Consider a sequence $a$ of elements $a_0=1,\,a_1=5,\,a_2=7,\,a_3=8,\,a_4=9,\,a_5=2$. The following operations are performed on a stack $S$ and a queue $Q$, both initially empty. [I:] push the elements of $a$ from $a_0$ to $a_5$ (in that order) into $S$.
[II:] enqueue the elements of $a$ from $a_0$ to $a_5$ (in that order) into $Q$.
[III:] pop an element from $S$.
[IV:] dequeue an element from $Q$.
[V:] pop an element from $S$.
[VI:] dequeue an element from $Q$.
[VII:] dequeue an element from $Q$ and push the same element into $S$.
[VIII:] Repeat operation VII three times.
[IX:] pop an element from $S$.
[X:] pop an element from $S$.

Hint:

Track stack (LIFO) and queue (FIFO) states explicitly after each step.

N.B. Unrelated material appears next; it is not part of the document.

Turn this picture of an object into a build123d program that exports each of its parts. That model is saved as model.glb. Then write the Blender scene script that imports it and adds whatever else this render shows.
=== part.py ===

For “dequeue and push” moves, the queue’s front element becomes the new stack top.

Answer 1

Step 1: After I and II
$S$ (bottom$\to$top): $[1,5,7,8,9,2]$; $Q$ (front$\to$rear): $[1,5,7,8,9,2]$.
Step 2: III and IV
III: pop $2 \Rightarrow S=[1,5,7,8,9]$.
IV: dequeue $1 \Rightarrow Q=[5,7,8,9,2]$. Step 3: V and VI
V: pop $9 \Rightarrow S=[1,5,7,8]$.
VI: dequeue $5 \Rightarrow Q=[7,8,9,2]$. Step 4: VII once, then VIII three times
VII: dequeue $7$, push to $S \Rightarrow S=[1,5,7,8,7],\; Q=[8,9,2]$.
VIII-1: dequeue $8$, push $\Rightarrow S=[1,5,7,8,7,8],\; Q=[9,2]$.
VIII-2: dequeue $9$, push $\Rightarrow S=[1,5,7,8,7,8,9],\; Q=[2]$.
VIII-3: dequeue $2$, push $\Rightarrow S=[1,5,7,8,7,8,9,2],\; Q=[\,]$. Step 5: IX and X
IX: pop $2 \Rightarrow S=[1,5,7,8,7,8,9]$.
X: pop $9 \Rightarrow S=[1,5,7,8,7,8]$ with top \(=8\). \[ \boxed{8} \]